EXERCISE BRIEF | Using the listing below, copy every line that mentions "data".

------------

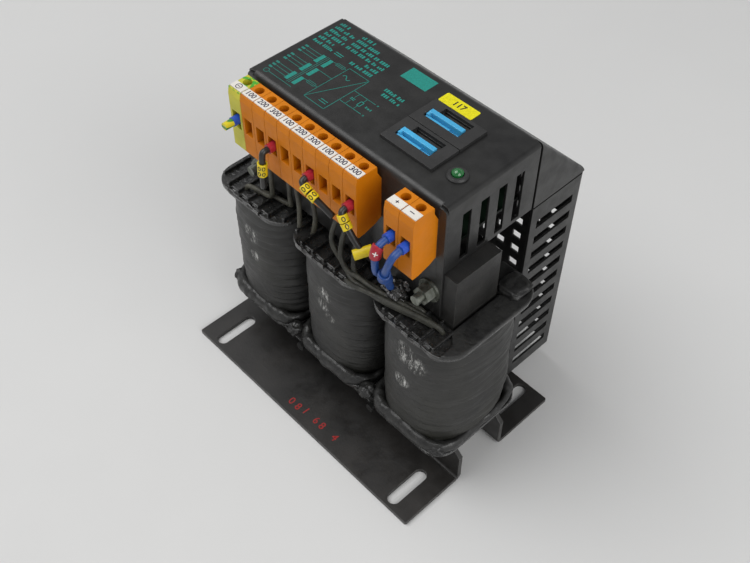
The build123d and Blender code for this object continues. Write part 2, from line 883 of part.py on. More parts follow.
with BuildPart() as capacitor:
    with BuildSketch(level(board_top)):
        with Locations((capacitor_x, capacitor_y)):
            Circle(capacitor_radius)
    extrude(amount=capacitor_height)
    fillet(capacitor.edges().group_by(Axis.Z)[-1], 1.2)
capacitor.part.label = "capacitor"
export_step(capacitor.part, "parts/capacitor.step")

# Fuse holders: a plate on the cover with a body that reaches the board
for name, holder_y in zip(("front", "rear"), holder_places):
    fuse_y = holder_y + fuse_offset
    with BuildPart() as fuse_holder:
        with BuildSketch(level(cover_top)):
            with Locations((holder_x, holder_y)):
                Rectangle(holder_width, module_depth)
        extrude(amount=holder_rise)
        with BuildSketch(level(board_top)):
            with Locations((holder_x, holder_y)):
                Rectangle(
                    holder_width - 2 * holder_lip - fit,
                    module_depth - 2 * holder_lip - fit,
                )
        extrude(amount=cover_top - board_top)
        with BuildSketch(level(fuse_floor)):
            with Locations((fuse_x, fuse_y)):
                Rectangle(pocket_length, fuse_thickness + 2 * pocket_play)
        extrude(amount=plate_top - fuse_floor, mode=Mode.SUBTRACT)
        with BuildSketch(level(plate_top - recess_deep)):
            with Locations((recess_x, fuse_y + fuse_thickness / 2 + pocket_play + recess_width / 2)):
                Rectangle(recess_length, recess_width)
        extrude(amount=recess_deep, mode=Mode.SUBTRACT)
        with BuildSketch(level(fuse_floor - clip_drop)):
            with Locations((fuse_x, fuse_y)):
                with GridLocations(blade_spacing, 1, 2, 1):
                    Rectangle(clip_length + fit, clip_depth + fit)
        extrude(amount=clip_drop, mode=Mode.SUBTRACT)
    fuse_holder.part.label = f"fuse_holder_{name}"
    export_step(fuse_holder.part, f"parts/fuse_holder_{name}.step")

    with BuildPart() as fuse:
        with BuildSketch(level(fuse_floor)):
            with Locations((fuse_x, fuse_y)):
                Rectangle(fuse_length, fuse_thickness)
        extrude(amount=fuse_height)
        with BuildSketch(upright(fuse_y - fuse_thickness / 2)):
            with Locations((fuse_x, fuse_floor + fuse_height - fuse_ledge)):
                Rectangle(fuse_window, fuse_height, align=(Align.CENTER, Align.MAX))
        extrude(amount=-fuse_recess, mode=Mode.SUBTRACT)
        fillet(fuse.edges().filter_by(Axis.Y).group_by(Axis.Z)[-1], fuse_round)
    fuse.part.label = f"fuse_{name}"
    export_step(fuse.part, f"parts/fuse_{name}.step")

with BuildPart() as fuse_blades:
    with BuildSketch(level(fuse_floor - blade_length)):
        for holder_y in holder_places:
            with Locations((fuse_x, holder_y + fuse_offset)):
                with GridLocations(blade_spacing, 1, 2, 1):
                    Rectangle(blade_width, blade_thickness)
    extrude(amount=blade_length)
fuse_blades.part.label = "fuse_blades"
export_step(fuse_blades.part, "parts/fuse_blades.step")

with BuildPart() as fuse_clips:
    with BuildSketch(level(fuse_floor - clip_drop)):
        for holder_y in holder_places:
            with Locations((fuse_x, holder_y + fuse_offset)):
                with GridLocations(blade_spacing, 1, 2, 1):
                    Rectangle(clip_length, clip_depth)
                    Rectangle(blade_width + fit, blade_thickness, mode=Mode.SUBTRACT)
    extrude(amount=clip_drop - fit)
fuse_clips.part.label = "fuse_clips"
export_step(fuse_clips.part, "parts/fuse_clips.step")

# Lamp: a ring in the cover, the lens in the ring, and its legs
with BuildPart() as lamp_ring:
    with BuildSketch(level(cover_top)):
        with Locations((lamp_x, lamp_y)):
            Circle(lamp_ring_radius)
    extrude(amount=lamp_ring_rise)
    chamfer(lamp_ring.edges().group_by(Axis.Z)[-1], lamp_ring_rise / 2)
    with BuildSketch(level(lamp_seat)):
        with Locations((lamp_x, lamp_y)):
            Circle(lamp_body_radius)
    extrude(amount=cover_top - lamp_seat)
    with BuildSketch(level(lamp_seat)):
        with Locations((lamp_x, lamp_y)):
            Circle(lamp_radius)
    extrude(amount=cover_top + lamp_ring_rise - lamp_seat, mode=Mode.SUBTRACT)
lamp_ring.part.label = "lamp_ring"
export_step(lamp_ring.part, "parts/lamp_ring.step")

with BuildPart() as lamp_lens:
    with BuildSketch(level(lamp_seat)):
        with Locations((lamp_x, lamp_y)):
            Circle(lamp_lens_radius)
    extrude(amount=lamp_straight)
    with Locations((lamp_x, core_y + lamp_y, lamp_seat + lamp_straight)):
        Sphere(lamp_lens_radius, arc_size1=0)
lamp_lens.part.label = "lamp_lens"
export_step(lamp_lens.part, "parts/lamp_lens.step")

with BuildPart() as lamp_legs:
    with BuildSketch(level(board_top)):
        with Locations((lamp_x, lamp_y)):
            with GridLocations(leg_spacing, 1, 2, 1):
                Rectangle(leg_width, leg_width)
    extrude(amount=lamp_seat - board_top)
lamp_legs.part.label = "lamp_legs"
export_step(lamp_legs.part, "parts/lamp_legs.step")

# Label stuck on the cover
with BuildPart() as rating_label:
    with BuildSketch(level(cover_top)):
        with Locations((label_x, label_y)):
            RectangleRounded(label_width, label_depth, label_corner)
    extrude(amount=label_thickness)
rating_label.part.label = "rating_label"
export_step(rating_label.part, "parts/rating_label.step")


# Leads: round wire along hand-chosen points, rounded at every corner
def bend_radii(points, share):
    """Each corner's radius, a share of the shorter run over tan of the half turn."""
    runs = [Vector(*b) - Vector(*a) for a, b in zip(points, points[1:])]
    radii = []
    for before, after in zip(runs, runs[1:]):
        turn = radians(before.get_angle(after))
        radii.append(share * min(before.length, after.length) / tan(turn / 2))
    return radii


def lead(points, radius, longest_bend):
    """A lead of round section along points given from the middle of the core."""
    placed = [(x, core_y + y, z) for x, y, z in points]
    radii = [min(r, longest_bend) for r in bend_radii(placed, bend_share)]
    with BuildLine() as path:
        if radii:
            FilletPolyline(*placed, radius=radii)
        else:
            Line(*placed)
    wire = path.wire()
    with BuildSketch(Plane(origin=wire @ 0, z_dir=wire % 0)) as section:
        Circle(radius)
    sweep(section.sketch, path=wire)
    print("lead", [round(r, 1) for r in radii], round(wire.length, 1))


def rods(places, y_from, y_to, radius):
    """Round rods along Y at places (x, z)."""
    with BuildSketch(upright(y_from)) as rounds:
        with Locations(*places):
            Circle(radius)
    extrude(rounds.sketch, amount=y_from - y_to)


with BuildPart() as coil_leads:
    for route in coil_routes.values():
        lead(route, coil_lead_radius, coil_bend)
coil_leads.part.label = "coil_leads"
export_step(coil_leads.part, "parts/coil_leads.step")

with BuildPart() as lead_bundle:
    for route in bundle_routes.values():
        lead(route, coil_lead_radius, coil_bend)
lead_bundle.part.label = "lead_bundle"
export_step(lead_bundle.part, "parts/lead_bundle.step")

# Stub leads held in the terminals, each with a crimped tip and a collar
earth_x = poles[0]
stub_x = [poles[i] for i in (3, 6, 9)]
output_x = poles[-2:]
tip_places = [(x, entry_middle) for x in [earth_x] + stub_x + output_x]
stub_routes = {
    "first": (
        (stub_x[0], collar_front, entry_middle),
        (stub_x[0], collar_front - 5.2, entry_middle),
        (stub_x[0] + 0.3, collar_front - 2.6, entry_middle - 24.4),
    ),
    "second": (
        (stub_x[1], collar_front, entry_middle),
        (stub_x[1], collar_front - 4.6, entry_middle),
        (stub_x[1] + 19.5, collar_front - 1.4, entry_middle - 12.4),
    ),
    "third": (
        (stub_x[2], collar_front, entry_middle),
        (stub_x[2], collar_front - 4.6, entry_middle),
        (stub_x[2] + 12.4, collar_front - 2.2, entry_middle - 14.2),
    ),
}
output_routes = {
    "plus": (
        (output_x[0], collar_front, entry_middle),
        (output_x[0], collar_front - 7, entry_middle),
        (output_x[0] - 1.2, collar_front - 5.4, 148),
        (41.6, -26.6, 125),
        (41.2, -22.6, 116),
    ),
    "minus": (
        (output_x[1], collar_front, entry_middle),
        (output_x[1], collar_front - 7, entry_middle),
        (output_x[1] - 1.6, collar_front - 5.4, 146),
        (46.4, -26.2, 125),
        (45.4, -22.4, 116),
    ),
}

with BuildPart() as ferrule_tips:
    rods(tip_places, collar_back, tip_back, tip_radius)
ferrule_tips.part.label = "ferrule_tips"
export_step(ferrule_tips.part, "parts/ferrule_tips.step")

with BuildPart() as ferrules_blue:
    blue_places = [(x, entry_middle) for x in [earth_x] + output_x]
    rods(blue_places, collar_back, collar_front, collar_radius)
ferrules_blue.part.label = "ferrules_blue"
export_step(ferrules_blue.part, "parts/ferrules_blue.step")

with BuildPart() as ferrules_red:
    rods([(x, entry_middle) for x in stub_x], collar_back, collar_front, collar_radius)
ferrules_red.part.label = "ferrules_red"
export_step(ferrules_red.part, "parts/ferrules_red.step")

with BuildPart() as earth_stub:
    rods([(earth_x, entry_middle)], collar_front, collar_front - earth_stub_length, earth_wire_radius)
earth_stub.part.label = "earth_stub"
export_step(earth_stub.part, "parts/earth_stub.step")

with BuildPart() as lead_stubs:
    for route in stub_routes.values():
        lead(route, wire_radius, stub_bend)
lead_stubs.part.label = "lead_stubs"
export_step(lead_stubs.part, "parts/lead_stubs.step")

with BuildPart() as output_leads:
    for route in output_routes.values():
        lead(route, output_wire_radius, output_bend)
output_leads.part.label = "output_leads"
export_step(output_leads.part, "parts/output_leads.step")


# Sleeves pushed over the straight runs of the leads
def sleeve(route, run, start, length, wire, outer):
    """A sleeve on one straight run of a route, start measured from its first point."""
    first = Vector(route[run][0], core_y + route[run][1], route[run][2])
    second = Vector(route[run + 1][0], core_y + route[run + 1][1], route[run + 1][2])
    along = (second - first).normalized()
    with BuildSketch(Plane(origin=first + along * start, z_dir=along)) as section:
        Circle(outer)
        Circle(wire, mode=Mode.SUBTRACT)
    extrude(section.sketch, amount=length)


with BuildPart() as number_sleeves:
    sleeve(stub_routes["first"], 1, 5.6, 7.6, wire_radius, wire_radius + sleeve_wall)
    sleeve(stub_routes["second"], 1, 5.2, 3.6, wire_radius, wire_radius + sleeve_wall)
    sleeve(stub_routes["second"], 1, 9.2, 3.6, wire_radius, wire_radius + sleeve_wall)
    sleeve(stub_routes["third"], 1, 4.8, 3.6, wire_radius, wire_radius + sleeve_wall)
number_sleeves.part.label = "number_sleeves"
export_step(number_sleeves.part, "parts/number_sleeves.step")

with BuildPart() as polarity_sleeve:
    sleeve(output_routes["plus"], 1, 4.8, 6.4, output_wire_radius, output_wire_radius + sleeve_wall)
polarity_sleeve.part.label = "polarity_sleeve"
export_step(polarity_sleeve.part, "parts/polarity_sleeve.step")

# Varnished knot that ties the bundle and the output leads together
with BuildPart() as varnish_knot:
    with Locations((knot_at[0], core_y + knot_at[1], knot_at[2])):
        Box(*knot_size)
    fillet(varnish_knot.edges(), knot_round)
    add(output_leads.part, mode=Mode.SUBTRACT)
    add(lead_bundle.part, mode=Mode.SUBTRACT)
varnish_knot.part.label = "varnish_knot"
export_step(varnish_knot.part, "parts/varnish_knot.step")
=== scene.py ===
"""Looks of the three-phase transformer supply, dressed over its CAD frame.

Metres, in the frame of the CAD part: X along the coils, Y to the guard, Z up.
Places in millimetres are counted from the middle of the core, as in the part.
"""
import random
from math import copysign, cos, pi, radians, sin, sqrt

import bmesh
import bpy
from mathutils import Matrix, Vector, noise


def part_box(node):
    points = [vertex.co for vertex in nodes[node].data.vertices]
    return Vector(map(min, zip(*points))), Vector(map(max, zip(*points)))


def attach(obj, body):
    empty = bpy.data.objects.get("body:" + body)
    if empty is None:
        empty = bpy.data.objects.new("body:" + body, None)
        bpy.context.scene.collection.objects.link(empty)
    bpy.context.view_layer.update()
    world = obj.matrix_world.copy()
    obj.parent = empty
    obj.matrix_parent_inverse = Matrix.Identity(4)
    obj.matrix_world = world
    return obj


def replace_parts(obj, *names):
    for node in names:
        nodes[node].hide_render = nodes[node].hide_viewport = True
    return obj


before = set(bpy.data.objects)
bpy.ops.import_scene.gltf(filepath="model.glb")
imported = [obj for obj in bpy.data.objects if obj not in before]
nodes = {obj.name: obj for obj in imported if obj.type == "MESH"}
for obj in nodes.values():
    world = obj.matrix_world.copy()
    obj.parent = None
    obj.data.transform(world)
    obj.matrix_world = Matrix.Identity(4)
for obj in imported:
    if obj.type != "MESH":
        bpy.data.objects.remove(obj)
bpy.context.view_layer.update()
scene = bpy.context.scene
random.seed(4)

MM = 0.001
print_slot, marker_slot, foot_slot = "black_paint", "marker_white", "bracket_steel"
upright = Matrix.Rotation(radians(90), 4, "X")
core_low, core_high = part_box("core_stack")
core_y = (core_low[1] + core_high[1]) / 2
cover_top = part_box("rating_label")[0][2]


def at(x, y, z):
    """A point in metres from millimetres, y from the middle of the core."""
    return Vector((x * MM, core_y + y * MM, z * MM))


def corners_of(node):
    """Low and high corner of a node's box, in metres."""
    return [Vector(corner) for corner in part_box(node)]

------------

EXERCISE OUTPUT |
    points = [vertex.co for vertex in nodes[node].data.vertices]
    empty = bpy.data.objects.get("body:" + body)
        empty = bpy.data.objects.new("body:" + body, None)
before = set(bpy.data.objects)
imported = [obj for obj in bpy.data.objects if obj not in before]
    obj.data.transform(world)
        bpy.data.objects.remove(obj)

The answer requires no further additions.